Between 1982 and 1985, the CEPB and COB attempted to pressure the government to enact policies favorable to their interests. Siles Zuazo would decree a stabilization program designed to satisfy the IMF and the United States internationally and the CEPB domestically. The COB would respond with strikes and demonstrations, often backed by peasants and regional civic associations. Lacking congressional support, the government would modify the program to the point of annulling its effectiveness through wage increases and subsidies, thereby provoking the wrath of the CEPB and IMF.
By 1984 the government was completely immobilized and incapable of defining effective economic policies. The result was the transformation of a severe economic crisis into a catastrophe of historic proportions. During the first half of 1985, inflation reached an annual rate of over 24,000 percent. In addition, Bolivia's debt-servicing payments reached 70 percent of export earnings. In December 1984, lacking any authority to govern because of the conflict with Congress, labor, the private sector, and regional groups, the Siles Zuazo government reached the point of collapse. As the crisis intensified, the opposition forced Siles Zuazo to give up power through a new round of elections held in July 1985.
The 1985 elections reflected the complex nature of the Bolivian political process. Banzer, who had stepped down in disgrace in 1978, won a slight plurality with 28.5 percent; the old titan of the MNR, Paz Estenssoro, finished a close second with 26.4 percent. A faction of the MIR, headed by Vice President Jaime Paz Zamora, took third. An indication of the left's fall from the grace of the electorate was the MNRI's showing of only 5 percent.
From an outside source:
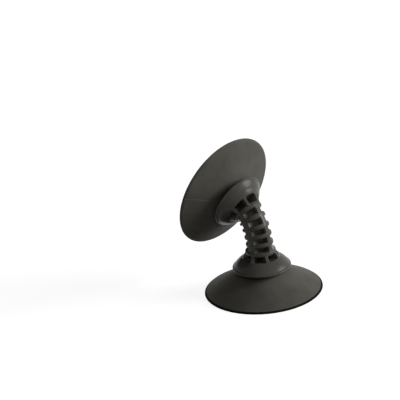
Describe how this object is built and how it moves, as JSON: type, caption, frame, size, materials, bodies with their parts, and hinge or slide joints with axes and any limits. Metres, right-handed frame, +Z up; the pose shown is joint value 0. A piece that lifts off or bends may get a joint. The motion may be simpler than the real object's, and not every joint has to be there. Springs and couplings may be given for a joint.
{
  "type": "suction cup phone holder",
  "caption": "Bendable phone holder: a ribbed rubber neck with a flared collar at each end joins two suction cups, one on the table and one on the phone's back.",
  "frame": {"origin": "centre of the lower cup's rim, on the surface that it stands on", "axes": "+Z up, -Y towards the phone, +X to the right of someone who looks along +Y at the screen"},
  "size_m": [0.0408, 0.0428, 0.0522],
  "materials": {
    "cup_rubber": "satin",
    "neck_rubber": "satin",
    "soft_wire": "satin"
  },
  "bodies": {
    "base": {"lower_cup": "cup_rubber"},
    "neck": {"neck": "neck_rubber", "core_wire": "soft_wire"},
    "head": {"upper_cup": "cup_rubber"}
  },
  "joints": [
    {"name": "neck_sway", "type": "hinge", "parent": "base", "child": "neck", "pos_m": [0, 0, 0.01871], "axis": [0, 1, 0], "range_deg": [-40, 40], "deforming": ["neck", "core_wire"]},
    {"name": "head_tilt", "type": "hinge", "parent": "neck", "child": "head", "pos_m": [0, -0.00283, 0.02716], "axis": [1, 0, 0], "range_deg": [-71, 18], "deforming": ["neck", "core_wire"]}
  ]
}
In Congress the MNR moved quickly to form a coalition that would enable Paz Estenssoro to gain the presidency. After luring the MIR with promises of state patronage, a coalition was formed, and Paz Estenssoro was elected president of Bolivia for the fourth time since 1952. Although enraged by the outcome of the congressional vote, Banzer and the ADN made the calculated decision to accept it. In so doing, the former dictator protected his long-term political interests.